──────── DATASET ROWS

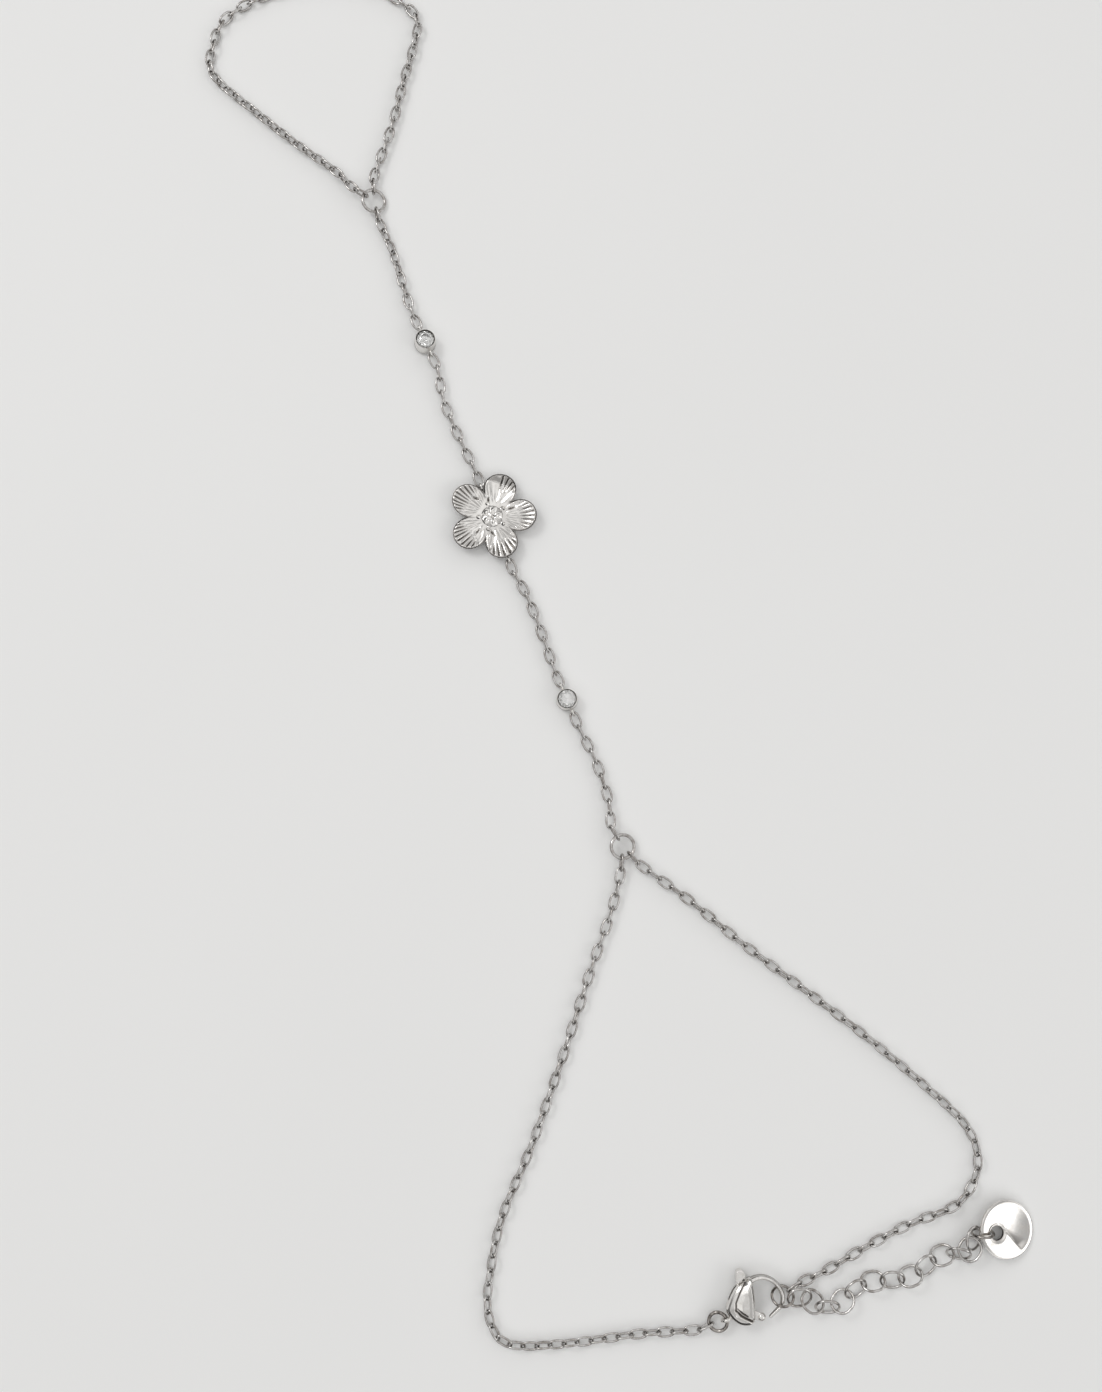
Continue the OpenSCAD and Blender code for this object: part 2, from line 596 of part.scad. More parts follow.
// Tapering wire of the hook, swept through its stations
hook_sides = 16;
module clasp_hook_wire() {
    path = smooth_curve(clasp_hook, 3);
    last = len(path) - 1;
    rings = [for (i = [0:last]) let (
        step = clasp_xy(path[min(i + 1, last)]) - clasp_xy(path[max(i - 1, 0)]),
        side = [step.y, -step.x] / norm(step),
        c = clasp_xy(path[i]))
        [for (k = [0:hook_sides - 1]) let (
            a = 360 * k / hook_sides,
            across = side * (hook_wire * path[i][2] / 2 * cos(a)))
            [c.x + across.x, c.y + across.y, clasp_thick * path[i][3] / 2 * sin(a)]]];
    first_c = clasp_xy(path[0]);
    last_c = clasp_xy(path[last]);
    tip = clasp_xy(path[last]) - clasp_xy(path[last - 1]);
    tip_at = last_c + tip / norm(tip) * hook_wire / 6;
    skin([first_c.x, first_c.y, 0], rings, [tip_at.x, tip_at.y, 0]);
}

// Slot that the lever swings in, open toward the mouth and along the spine
slot_clear = 0.07;
module lever_slot() {
    left = 0.4;
    right = 2.98;
    root = 2.25;
    beyond = 5;
    linear_extrude(height = lever_thick + 2 * slot_clear, center = true)
        scale_xy([[left, -beyond], [beyond, -beyond], [beyond, root], [right, root],
                  [right, beyond], [left, beyond]]);
}
module scale_xy(points) {
    polygon([for (p = points) clasp_xy(p)]);
}

module clasp_body() {
    pin_len = clasp_thick * 0.9;
    pivot = clasp_xy(clasp_pivot);
    eye = clasp_xy(clasp_eye_at);
    color(steel)
        in_clasp() {
            difference() {
                clasp_shell();
                lever_slot();
            }
            clasp_hook_wire();
            translate([pivot.x, pivot.y, -pin_len / 2])
                cylinder(h = pin_len, d = pin_d, $fn = wire_fn);
            translate([eye.x, eye.y, 0])
                rotate([90, 0, 0])
                    rotate_extrude($fn = arc_fn)
                        translate([(clasp_eye_hole + clasp_eye_wire) / 2, 0])
                            circle(d = clasp_eye_wire, $fn = wire_fn);
        }
}

// Lever: a flat plate on the pin, with a round knob at the gate's end and a tab outside the spine
gate_arm = [[1.2, -0.55], [3.2, -1.5], [3.55, -0.9], [1.7, 0.8]];
tab_arm = [[0.85, 0.3], [1.95, -0.2], [2.72, 3.3], [2.7, 3.9], [2.15, 3.9], [1.85, 3.2]];
tab_outline = [[1.98, 3.5], [2.06, 4.1], [2.4, 4.66], [2.9, 4.72], [3.24, 4.3], [3.17, 3.85], [2.95, 3.68]];
hub_r = 0.72;
knob_d = 1.06;
tab_thick = 1.3;
module clasp_gate() {
    pivot = clasp_xy(clasp_pivot);
    knob = clasp_xy(clasp_knob);
    color(bright_steel)
        in_clasp() {
            difference() {
                union() {
                    translate([0, 0, -lever_thick / 2])
                        linear_extrude(height = lever_thick) scale_xy(gate_arm);
                    translate([0, 0, -lever_thick / 2])
                        linear_extrude(height = lever_thick) scale_xy(tab_arm);
                    translate([pivot.x, pivot.y, -lever_thick / 2])
                        cylinder(h = lever_thick, r = hub_r, $fn = arc_fn);
                }
                translate([pivot.x, pivot.y, -lever_thick])
                    cylinder(h = 2 * lever_thick, d = pin_d + 2 * pin_clear, $fn = wire_fn);
            }
            translate([knob.x, knob.y, 0])
                sphere(d = knob_d, $fn = wire_fn);
            translate([0, 0, -tab_thick / 2])
                linear_extrude(height = tab_thick) scale_xy(smooth_loop(tab_outline, 3));
        }
}

// Flat round tag with a shallow dish in its face and a plain hole
module tag() {
    edge = 0.1;
    dish_sphere_r = (tag_dish_r * tag_dish_r + tag_dish * tag_dish) / (2 * tag_dish);
    color(bright_steel)
        translate([tag_at.x, tag_at.y, tag_z])
            rotate([0, tag_tilt, 0])
                difference() {
                    rotate_extrude($fn = arc_fn)
                        polygon([[0, 0], [tag_r - edge, 0], [tag_r, edge], [tag_r, tag_thick - edge],
                                 [tag_r - edge, tag_thick], [0, tag_thick]]);
                    translate([0, 0, tag_thick - tag_dish + dish_sphere_r])
                        sphere(r = dish_sphere_r, $fn = dish_fn);
                    translate([tag_hole_x, tag_hole_y, -tag_thick])
                        cylinder(h = 3 * tag_thick, d = tag_hole_d, $fn = wire_fn);
                }
}

flower();
bezel_1();
stone_1();
bezel_2();
stone_2();
finger_ring();
wrist_ring();
finger_chain();
hand_chain_a();
hand_chain_b();
hand_chain_c();
hand_chain_d();
wrist_chain_right();
wrist_chain_left();
clasp_body();
clasp_gate();
clasp_ring();
end_ring();
for (i = [1:extender_count]) {
    extender_ring(i);
}
tag_ring();
tag();
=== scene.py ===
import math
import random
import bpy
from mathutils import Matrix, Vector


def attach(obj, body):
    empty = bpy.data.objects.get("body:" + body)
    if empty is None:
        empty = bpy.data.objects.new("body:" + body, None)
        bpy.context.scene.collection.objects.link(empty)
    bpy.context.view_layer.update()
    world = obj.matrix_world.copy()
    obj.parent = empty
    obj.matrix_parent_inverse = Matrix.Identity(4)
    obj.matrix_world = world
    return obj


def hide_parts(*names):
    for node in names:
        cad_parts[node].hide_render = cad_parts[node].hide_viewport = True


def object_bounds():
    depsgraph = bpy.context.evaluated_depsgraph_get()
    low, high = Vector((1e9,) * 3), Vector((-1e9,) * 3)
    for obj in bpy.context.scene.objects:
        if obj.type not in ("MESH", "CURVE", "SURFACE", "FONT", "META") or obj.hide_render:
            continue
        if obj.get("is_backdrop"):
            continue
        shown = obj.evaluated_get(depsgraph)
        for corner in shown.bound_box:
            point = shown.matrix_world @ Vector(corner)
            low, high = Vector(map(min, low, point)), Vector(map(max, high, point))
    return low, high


bl_info = {
    "name": "Hand Chain Bracelet",
    "version": (1, 0, 0),
    "blender": (4, 5, 0),
    "location": "View3D > Sidebar > Bracelet",
    "description": "Steel, flower, stones, clasp, tag and studio for a hand chain bracelet",
    "category": "Object",
}

import bmesh
import bpy
import numpy
from mathutils import Matrix, Vector

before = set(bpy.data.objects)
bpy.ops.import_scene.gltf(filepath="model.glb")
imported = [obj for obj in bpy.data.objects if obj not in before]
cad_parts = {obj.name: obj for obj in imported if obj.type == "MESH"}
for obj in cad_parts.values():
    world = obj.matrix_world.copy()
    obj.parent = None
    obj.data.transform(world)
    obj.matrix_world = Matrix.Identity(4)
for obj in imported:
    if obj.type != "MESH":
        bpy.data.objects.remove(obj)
cad_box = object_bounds()

MM = 0.001
BODY = "bracelet"
LEVER_BODY = "gate"
CHAIN_NODES = [
    "finger_chain", "hand_chain_a", "hand_chain_b", "hand_chain_c", "hand_chain_d",
    "wrist_chain_right", "wrist_chain_left",
]
RING_NODES = ["finger_ring", "wrist_ring"]
SOLDERED_NODES = ["clasp_ring", "end_ring", "tag_ring"]
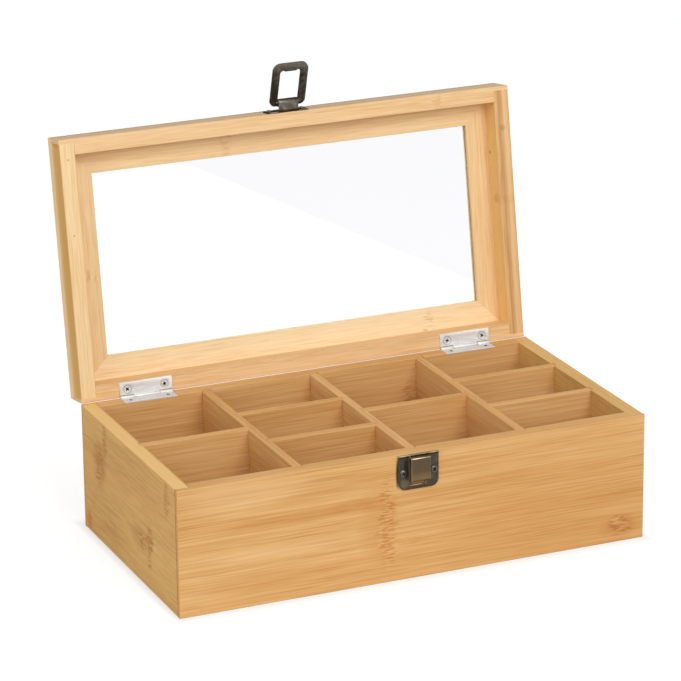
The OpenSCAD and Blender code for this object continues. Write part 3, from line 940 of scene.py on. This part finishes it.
# Joints, stains, painted shade and painted light of the boards, by node.
BOX_MARKS = {
    "front_panel": (
        Mark(-94, 12, 60, 5, RUST, 0.4),
        Mark(-45, 13, 26, 6, RUST, 0.42, 0.15),
        Mark(-28, 0, 17, 36, RUST, 0.22),
        Mark(-21.5, -3, 10, 40, RUST, 0.78, 0.85),
        Mark(-5, -17, 12, 5, RUST, 0.2, 0.3),
        Mark(105, -6, 130, 80, RUST, 0.2),
        Mark(-122, 34, 60, 14, PALE_BAND, 0.35),
        Mark(-105, -9, 56, 7, PALE_BAND, 0.3),
        Mark(-110, -27, 60, 10, RUST, 0.24),
        Mark(150, -33, 20, 11, RUST, 0.3),
        Mark(151, -32, 13, 9, BROWN, 0.75, 0.7),
        # Painted shade on the wood round the catch plate, seen through its slot.
        Mark(0.6, 31, 15, 13, UMBER, 0.7, ragged=0),
        # Painted shadow along the left edge of the catch plate.
        Mark(-14.1, 31, 1.5, 13.5, SHADOW_LINE, 0.95, ragged=0),
    ),
    "left_panel": (
        Mark(60, -8, 80, 70, KNOT, 0.13),
        Mark(44.5, 34, 5, 17, KNOT, 0.7, 0.6, -5, 3.0, 1),
        Mark(56, 14, 17, 18, KNOT, 0.42, ragged=1.6),
        Mark(56, 9, 9, 20, KNOT, 0.8, 0.75, ragged=1),
        Mark(-70, 31, 6, 17, KNOT, 0.75, 0.65, ragged=1),
        Mark(-38, -9, 8, 12, KNOT, 0.95, 0.6, ragged=1),
        Mark(-36, -23, 5, 9, KNOT, 0.75, 0.7, ragged=1),
        Mark(-21, -14, 24, 12, KNOT, 0.36, ragged=1.8),
        Mark(-27, -13, 12, 9, KNOT, 0.5, 0.8, ragged=1),
        Mark(80, -36, 7, 8, RUST, 0.7),
        # Painted light on the top face of the wall.
        Mark(0, 44.6, 600, 1.4, TOP_LIGHT, 0.72, ragged=0),
        Mark(0, 44.6, 600, 1.4, RUST, 0.5, 0.0, 4.8, 1.5, 0.2),
        # Dark line of the corner joint on the outer face: glue line and painted shade in the seam.
        Mark(-86.7, 0, 0.9, 150, UMBER, 0.75, 0.0, -5, 1.4, 0),
    ),
    "right_panel": (
        Mark(-30, 14, 6, 16, BROWN, 0.5, 0.6),
        Mark(52, -20, 5, 12, BROWN, 0.45, 0.5),
        # Painted light on the top face of the wall.
        Mark(0, 44.6, 600, 1.4, TOP_LIGHT, 0.25, ragged=0),
    ),
    "back_panel": (
        Mark(72, 3, 7, 34, BROWN, 0.45, 0.9),
        Mark(-98, -16, 9, 12, UMBER, 0.4, 0.5),
        Mark(-20, 20, 40, 5, RUST, 0.2),
    ),
    "bottom_panel": (
        Mark(-60, 20, 6, 40, BROWN, 0.4, 0.8),
        Mark(84, -35, 6, 30, BROWN, 0.4, 0.8),
    ),
    "left_long_divider": (Mark(30, 10, 4, 18, BROWN, 0.4, 0.6),),
    "middle_long_divider": (Mark(-48, 20, 4, 14, BROWN, 0.4, 0.6),),
    "right_long_divider": (Mark(12, 26, 5, 12, BROWN, 0.4, 0.6),),
}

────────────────

TASK TO CARRY OUT - Begin at the line that has "clasp_gate();" in the entries above; stop after the line that has "depsgraph = bpy.context.evaluated_depsgraph_get()". Transcribe exactly those lines and no others.

ANSWER TO THIS PROBLEM -
clasp_gate();
clasp_ring();
end_ring();
for (i = [1:extender_count]) {
    extender_ring(i);
}
tag_ring();
tag();
=== scene.py ===
import math
import random
import bpy
from mathutils import Matrix, Vector


def attach(obj, body):
    empty = bpy.data.objects.get("body:" + body)
    if empty is None:
        empty = bpy.data.objects.new("body:" + body, None)
        bpy.context.scene.collection.objects.link(empty)
    bpy.context.view_layer.update()
    world = obj.matrix_world.copy()
    obj.parent = empty
    obj.matrix_parent_inverse = Matrix.Identity(4)
    obj.matrix_world = world
    return obj


def hide_parts(*names):
    for node in names:
        cad_parts[node].hide_render = cad_parts[node].hide_viewport = True


def object_bounds():
    depsgraph = bpy.context.evaluated_depsgraph_get()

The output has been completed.